How can I prove this language is regular?

Question

I'm trying to prove if this language:

L = { w={0,1}* | #₀(w) % 3 = 0 } (number of 0's is divisble by 3)

is regular using the pumping lemma, but I can't find a way to do it. All other examples I got, have a simple form or let's say a more defined form such as w = a^xb^yc^z etc.

Answer 1

• A language is regular if and only if some nondeterministic finite automaton recognizes it.
• Automaton is a finite state machine.

We have to build an automaton that regonizes L.
For each state, thinking like:

• "Where am I?"
• "Where can I go to, with some given entry?"

So, for L = { w={0,1}* | #0(w) % 3 = 0 }
The possibilites (states) are: The remainder (rest of division) is 0, 1 or 2. Which means we need three states. Let q0,q1 and q2 be the states that represent the remainderes 0,1 and 2, respectively.

q0 is the start and final state.
Now, for "0" entries, do the math #0(w)%3 and go to the aproppriated state.
Transion functions:
f(q0, 0) = q1
f(q1, 0) = q2
f(q2, 0) = q0

For "1" entries, it just loops wherever it is, 'cause it doesn't change the machine state.
f(qx, 1) = qx

The pumping lemma proves if some language is not regular.
Here is a good book for theory of computation: Introduction to the Theory of Computation 3rd Edition by Michael Sipser.

Answer 2

Any string in this language with at least three characters in it has this property: either the string has a "1" in it, or there are three "0"s in a row.

If the string contains a 1, then you can split it as in the pumping lemma and set y equal to some 1 in the string. Then obviously the strings xyz, xyyz, xyyyz, etc. are all in the language because all those strings have the same number of zeros.

If the string does not contain a 1, it contains three 0s in a row. Setting y to those three 0s, it should be obvious that xyz, xyyz, xyyyz, etc. are all in the language because you're adding three 0 characters each time, so you always have a number of 0s divisible by 3.

@justhalf in the comments is perfectly correct; the pumping lemma can be used to prove that a regular language can be pumped or that a language that cannot be pumped is not regular, but you cannot use the pumping lemma to prove that a language is regular in the first place. Mea Culpa.

Instead, here's a proof that the given language is regular based on the Myhill-Nerode Theorem:

Consider the set of all strings of 0s and 1s. Divide these strings into three sets:

E₀, all strings such that the number of 0s is a multiple of three,

E₁, all strings such that the number of 0s is one more than a multiple of three,

E₂, all strings such that the number of 0s is two more than a multiple of three.

Obviously, every string of 0s and 1s is in one of these three sets.

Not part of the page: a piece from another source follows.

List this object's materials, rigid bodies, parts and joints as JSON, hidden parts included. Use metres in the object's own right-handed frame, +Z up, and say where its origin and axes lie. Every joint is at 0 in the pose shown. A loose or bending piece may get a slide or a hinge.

Furthermore, if x and z are both strings of 0s and 1s, then consider what it means if the concatenation xz is in L:

1. If x is in E₀, then xz is in L if and only if z is in E₀

2. If x is in E₁, then xz is in L if and only if z is in E₂

3. If x is in E₂, then xz is in L if and only if z is in E₁

Therefore, in the language of the theorem, there is no distinguishing extension for any two strings in the same one of our three E_i sets, and therefore there are at most three equivalence classes. A finite number of equivalence classes means the language is regular.

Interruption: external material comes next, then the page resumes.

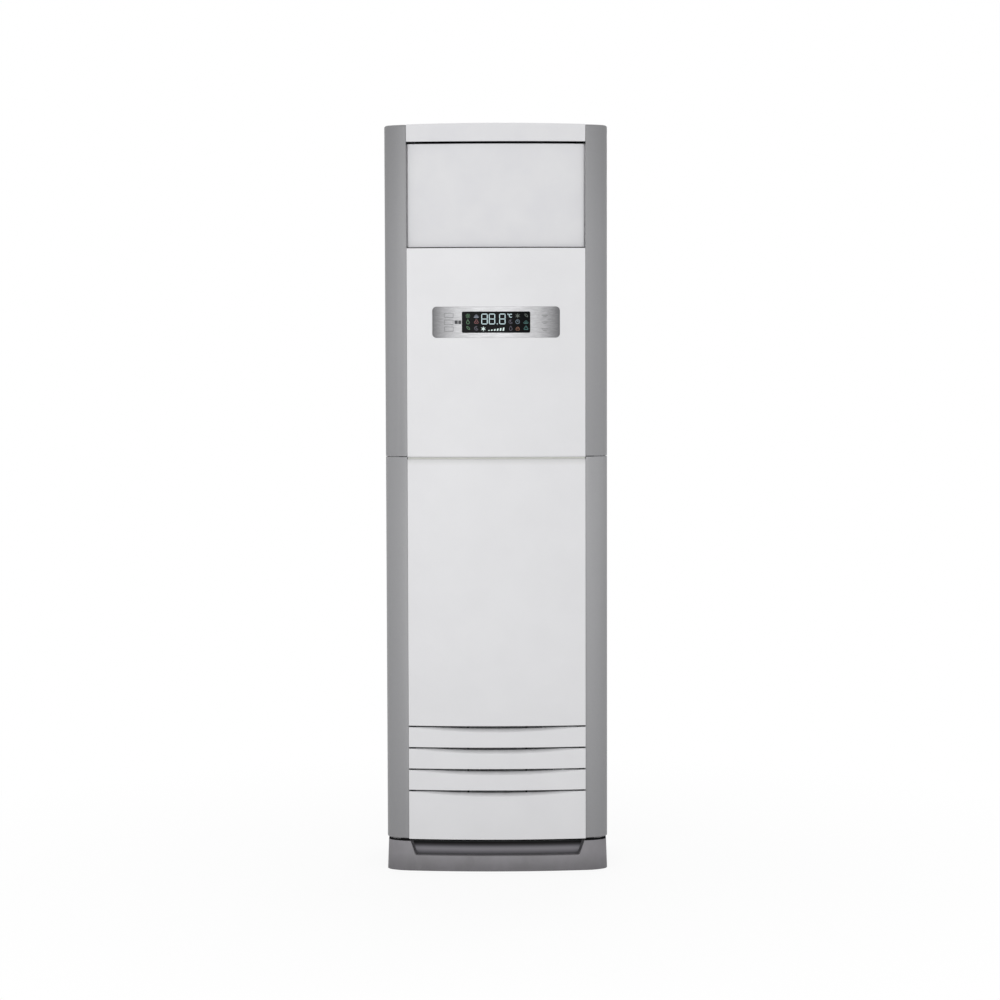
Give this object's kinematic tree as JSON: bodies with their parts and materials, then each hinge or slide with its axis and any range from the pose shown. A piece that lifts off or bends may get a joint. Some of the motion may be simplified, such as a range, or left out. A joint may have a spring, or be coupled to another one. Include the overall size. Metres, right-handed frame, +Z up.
{
  "type": "floor standing air conditioner",
  "caption": "Tall upright air conditioner with a bowed white front, grey corner pillars, a sliding outlet door, swinging blades, a digit display and an intake panel with slits.",
  "frame": {"origin": "centre of the footprint on the floor", "axes": "+Z up; -Y out of the front with the outlet and the display; +X to the right seen from the front"},
  "size_m": [0.505, 0.315, 1.7],
  "materials": {
    "white_plastic": "satin moulded",
    "silver_paint": "satin silver paint over plastic",
    "grey_plastic": "fine moulded grain",
    "white_steel": "smooth powder coat",
    "galvanised_steel": "zinc coated sheet",
    "display_silver": "finely brushed",
    "display_window": "polished, lit from behind",
    "black_plastic": "moulded",
    "circuit_board": "varnished laminate",
    "filter_mesh": "woven nylon",
    "pale_plastic": "moulded",
    "vane_plastic": "moulded",
    "wheel_plastic": "moulded",
    "machined_steel": "turned",
    "motor_steel": "sprayed",
    "aluminium_fins": "rolled foil",
    "copper_tube": "drawn copper, dulled",
    "brass_nuts": "machined",
    "moulded_foam": "beaded foam",
    "drain_hose": "flexible hose",
    "rubber": "moulded"
  },
  "bodies": {
    "cabinet": {"plinth": "grey_plastic", "base_pan": "galvanised_steel", "left_side_panel": "white_steel", "right_side_panel": "white_steel", "upper_back_panel": "galvanised_steel", "lower_back_panel": "galvanised_steel", "top_cover": "white_plastic", "upper_left_pillar": "silver_paint", "upper_right_pillar": "silver_paint", "upper_front_panel": "white_plastic", "outlet_duct": "black_plastic", "door_guides": "pale_plastic", "display_plate": "display_silver", "display_lens": "display_window", "display_housing": "black_plastic", "display_board": "circuit_board", "shelf": "galvanised_steel", "control_box": "galvanised_steel", "control_cover": "galvanised_steel", "control_board": "circuit_board", "terminal_block": "black_plastic", "wall_bracket": "galvanised_steel", "blower_housing": "galvanised_steel", "inlet_ring": "galvanised_steel", "fan_motor": "motor_steel", "motor_bracket": "galvanised_steel", "evaporator_fins": "aluminium_fins", "evaporator_coil": "copper_tube", "evaporator_ends": "galvanised_steel", "refrigerant_pipes": "copper_tube", "flare_nuts": "brass_nuts", "drain_pan": "moulded_foam", "drain_pipe": "drain_hose", "grommets": "rubber", "case_screws": "machined_steel", "door_motor": "motor_steel", "swing_motors": "motor_steel"},
    "door": {"outlet_door": "white_plastic", "door_racks": "pale_plastic"},
    "pinion": {"pinion_shaft": "pale_plastic"},
    "fan": {"blower_wheel": "wheel_plastic", "fan_shaft": "machined_steel"},
    "intake_panel": {"lower_front_panel": "white_plastic", "lower_left_pillar": "silver_paint", "lower_right_pillar": "silver_paint", "filter_frame": "black_plastic", "filter_net": "filter_mesh"},
    "blade_link": {"louvre_link": "pale_plastic"},
    "vane_link": {"vane_link": "pale_plastic"},
    "blade_1": {"louvre_blade_1": "pale_plastic"},
    "blade_2": {"louvre_blade_2": "pale_plastic"},
    "blade_3": {"louvre_blade_3": "pale_plastic"},
    "blade_4": {"louvre_blade_4": "pale_plastic"},
    "blade_5": {"louvre_blade_5": "pale_plastic"},
    "vane_1": {"air_vane_1": "vane_plastic"},
    "vane_2": {"air_vane_2": "vane_plastic"},
    "vane_3": {"air_vane_3": "vane_plastic"},
    "vane_4": {"air_vane_4": "vane_plastic"},
    "vane_5": {"air_vane_5": "vane_plastic"},
    "vane_6": {"air_vane_6": "vane_plastic"}
  },
  "joints": [
    {"name": "door_slide", "type": "slide", "parent": "cabinet", "child": "door", "axis": [0, 0, -1], "range_m": [0, 0.2335]},
    {"name": "pinion_spin", "type": "hinge", "parent": "cabinet", "child": "pinion", "pos_m": [0, -0.1085, 1.41], "axis": [1, 0, 0], "range_deg": [0, 1345]},
    {"name": "fan_spin", "type": "hinge", "parent": "cabinet", "child": "fan", "pos_m": [-0.02, 0, 0.34], "axis": [0, 1, 0], "continuous": true},
    {"name": "intake_panel_slide", "type": "slide", "parent": "cabinet", "child": "intake_panel", "axis": [0, -1, 0], "range_m": [0, 0.08]},
    {"name": "blade_1_pivot", "type": "hinge", "parent": "cabinet", "child": "blade_1", "pos_m": [0, -0.104, 1.447], "axis": [1, 0, 0], "range_deg": [-30, 30]},
    {"name": "blade_2_pivot", "type": "hinge", "parent": "cabinet", "child": "blade_2", "pos_m": [0, -0.104, 1.493], "axis": [1, 0, 0], "range_deg": [-30, 30]},
    {"name": "blade_3_pivot", "type": "hinge", "parent": "cabinet", "child": "blade_3", "pos_m": [0, -0.104, 1.539], "axis": [1, 0, 0], "range_deg": [-30, 30]},
    {"name": "blade_4_pivot", "type": "hinge", "parent": "cabinet", "child": "blade_4", "pos_m": [0, -0.104, 1.585], "axis": [1, 0, 0], "range_deg": [-30, 30]},
    {"name": "blade_5_pivot", "type": "hinge", "parent": "cabinet", "child": "blade_5", "pos_m": [0, -0.104, 1.631], "axis": [1, 0, 0], "range_deg": [-30, 30]},
    {"name": "blade_link_pivot", "type": "hinge", "parent": "blade_3", "child": "blade_link", "pos_m": [0.1715, -0.0835, 1.539], "axis": [1, 0, 0], "range_deg": [-30, 30]},
    {"name": "vane_1_pivot", "type": "hinge", "parent": "cabinet", "child": "vane_1", "pos_m": [-0.15, -0.062, 1.539], "axis": [0, 0, 1], "range_deg": [-35, 35]},
    {"name": "vane_2_pivot", "type": "hinge", "parent": "cabinet", "child": "vane_2", "pos_m": [-0.09, -0.062, 1.539], "axis": [0, 0, 1], "range_deg": [-35, 35]},
    {"name": "vane_3_pivot", "type": "hinge", "parent": "cabinet", "child": "vane_3", "pos_m": [-0.03, -0.062, 1.539], "axis": [0, 0, 1], "range_deg": [-35, 35]},
    {"name": "vane_4_pivot", "type": "hinge", "parent": "cabinet", "child": "vane_4", "pos_m": [0.03, -0.062, 1.539], "axis": [0, 0, 1], "range_deg": [-35, 35]},
    {"name": "vane_5_pivot", "type": "hinge", "parent": "cabinet", "child": "vane_5", "pos_m": [0.09, -0.062, 1.539], "axis": [0, 0, 1], "range_deg": [-35, 35]},
    {"name": "vane_6_pivot", "type": "hinge", "parent": "cabinet", "child": "vane_6", "pos_m": [0.15, -0.062, 1.539], "axis": [0, 0, 1], "range_deg": [-35, 35]},
    {"name": "vane_link_pivot", "type": "hinge", "parent": "vane_6", "child": "vane_link", "pos_m": [0.15, -0.036, 1.4335], "axis": [0, 0, 1], "range_deg": [-35, 35]}
  ],
  "couplings": [
    {"joint": "pinion_spin", "follows": "door_slide", "rad_per_m": 100},
    {"joint": "blade_1_pivot", "follows": "blade_3_pivot", "ratio": 1},
    {"joint": "blade_2_pivot", "follows": "blade_3_pivot", "ratio": 1},
    {"joint": "blade_4_pivot", "follows": "blade_3_pivot", "ratio": 1},
    {"joint": "blade_5_pivot", "follows": "blade_3_pivot", "ratio": 1},
    {"joint": "blade_link_pivot", "follows": "blade_3_pivot", "ratio": -1},
    {"joint": "vane_1_pivot", "follows": "vane_6_pivot", "ratio": 1},
    {"joint": "vane_2_pivot", "follows": "vane_6_pivot", "ratio": 1},
    {"joint": "vane_3_pivot", "follows": "vane_6_pivot", "ratio": 1},
    {"joint": "vane_4_pivot", "follows": "vane_6_pivot", "ratio": 1},
    {"joint": "vane_5_pivot", "follows": "vane_6_pivot", "ratio": 1},
    {"joint": "vane_link_pivot", "follows": "vane_6_pivot", "ratio": -1}
  ]
}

(in fact, there are exactly three equivalence classes, but that isn't needed)

Answer 3

I don't think you can use pumping lemma to prove that a language is regular. To prove a language is regular, you just need to give a regular expression or a DFA. In this case the regular expression is quite easy:

1*(01*01*01*)*

(proof: the regular expression clearly does not accept any string which has the number of 0's not divisible by 3, so we just need to prove that all possible strings which has the number of 0's divisible by 3 is accepted by this regular expression, which can be done by confirming that for strings that contain 3n 0's, the regular expression matches it since 1^n₀01^n₁01^n₂01^n₃...01^n_3n-201^n_3n-101^n_3n has the same number of 0's and the n_k's can be substituted so that it matches the string, and that this format is clearly accepted by the regular expression)

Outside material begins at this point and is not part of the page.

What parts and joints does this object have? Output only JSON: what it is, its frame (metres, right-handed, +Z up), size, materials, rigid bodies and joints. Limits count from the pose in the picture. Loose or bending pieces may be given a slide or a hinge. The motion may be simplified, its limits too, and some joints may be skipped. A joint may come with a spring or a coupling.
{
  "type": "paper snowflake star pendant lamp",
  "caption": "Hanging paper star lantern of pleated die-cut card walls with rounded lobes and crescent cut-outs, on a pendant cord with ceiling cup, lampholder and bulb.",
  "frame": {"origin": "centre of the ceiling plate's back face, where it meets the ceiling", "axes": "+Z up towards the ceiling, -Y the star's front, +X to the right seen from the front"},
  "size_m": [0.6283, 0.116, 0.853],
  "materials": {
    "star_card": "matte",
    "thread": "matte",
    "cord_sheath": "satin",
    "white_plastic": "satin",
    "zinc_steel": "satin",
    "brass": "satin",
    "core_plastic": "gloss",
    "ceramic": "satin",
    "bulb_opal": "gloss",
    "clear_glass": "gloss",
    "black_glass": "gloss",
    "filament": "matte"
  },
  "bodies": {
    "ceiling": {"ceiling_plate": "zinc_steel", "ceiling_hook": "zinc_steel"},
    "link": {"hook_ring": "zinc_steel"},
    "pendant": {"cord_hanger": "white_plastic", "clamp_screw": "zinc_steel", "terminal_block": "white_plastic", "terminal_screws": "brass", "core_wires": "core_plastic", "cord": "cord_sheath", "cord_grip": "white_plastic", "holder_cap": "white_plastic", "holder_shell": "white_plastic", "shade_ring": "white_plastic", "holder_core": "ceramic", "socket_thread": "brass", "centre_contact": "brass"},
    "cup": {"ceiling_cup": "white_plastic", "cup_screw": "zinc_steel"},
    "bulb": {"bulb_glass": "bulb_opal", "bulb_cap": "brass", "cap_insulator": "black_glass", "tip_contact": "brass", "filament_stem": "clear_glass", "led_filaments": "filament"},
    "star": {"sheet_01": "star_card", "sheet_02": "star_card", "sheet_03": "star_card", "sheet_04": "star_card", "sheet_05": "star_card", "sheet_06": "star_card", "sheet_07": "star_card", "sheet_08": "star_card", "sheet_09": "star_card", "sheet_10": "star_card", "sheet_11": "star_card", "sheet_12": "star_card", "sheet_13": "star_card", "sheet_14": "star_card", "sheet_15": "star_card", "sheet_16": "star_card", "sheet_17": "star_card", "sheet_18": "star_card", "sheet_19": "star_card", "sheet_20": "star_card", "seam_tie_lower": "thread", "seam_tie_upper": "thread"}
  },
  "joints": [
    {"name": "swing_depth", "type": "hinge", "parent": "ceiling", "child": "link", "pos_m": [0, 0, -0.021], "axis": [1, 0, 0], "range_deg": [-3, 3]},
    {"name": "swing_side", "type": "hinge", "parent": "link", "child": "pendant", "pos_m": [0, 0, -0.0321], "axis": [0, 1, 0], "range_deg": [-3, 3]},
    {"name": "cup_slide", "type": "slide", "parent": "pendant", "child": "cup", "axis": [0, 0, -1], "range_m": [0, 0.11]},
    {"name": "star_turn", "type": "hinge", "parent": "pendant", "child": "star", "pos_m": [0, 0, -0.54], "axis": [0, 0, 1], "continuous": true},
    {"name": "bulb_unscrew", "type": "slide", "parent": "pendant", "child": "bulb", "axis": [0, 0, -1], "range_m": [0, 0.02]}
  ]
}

Pumping lemma cannot be used to prove that a language is regular because we cannot set the y as in Daniel Martin's answer. Here is a counter-example, in a similar format as his answer (please correct me if I'm doing something fundamentally different from his answer):

We prove that the language L = {w=0ⁿ1^p | n ∈ N, n>0, p is prime} is regular using pumping lemma as follows: note that there is at least one occurrence of 0, so we take y as 0, and we have xy^kz = 0^n+k-11^p, which still satisfy the language definition. Therefore L is regular.

But this is false, since we know that a sequence with prime-numbered length is not regular. The problem here is we cannot just set y to any character.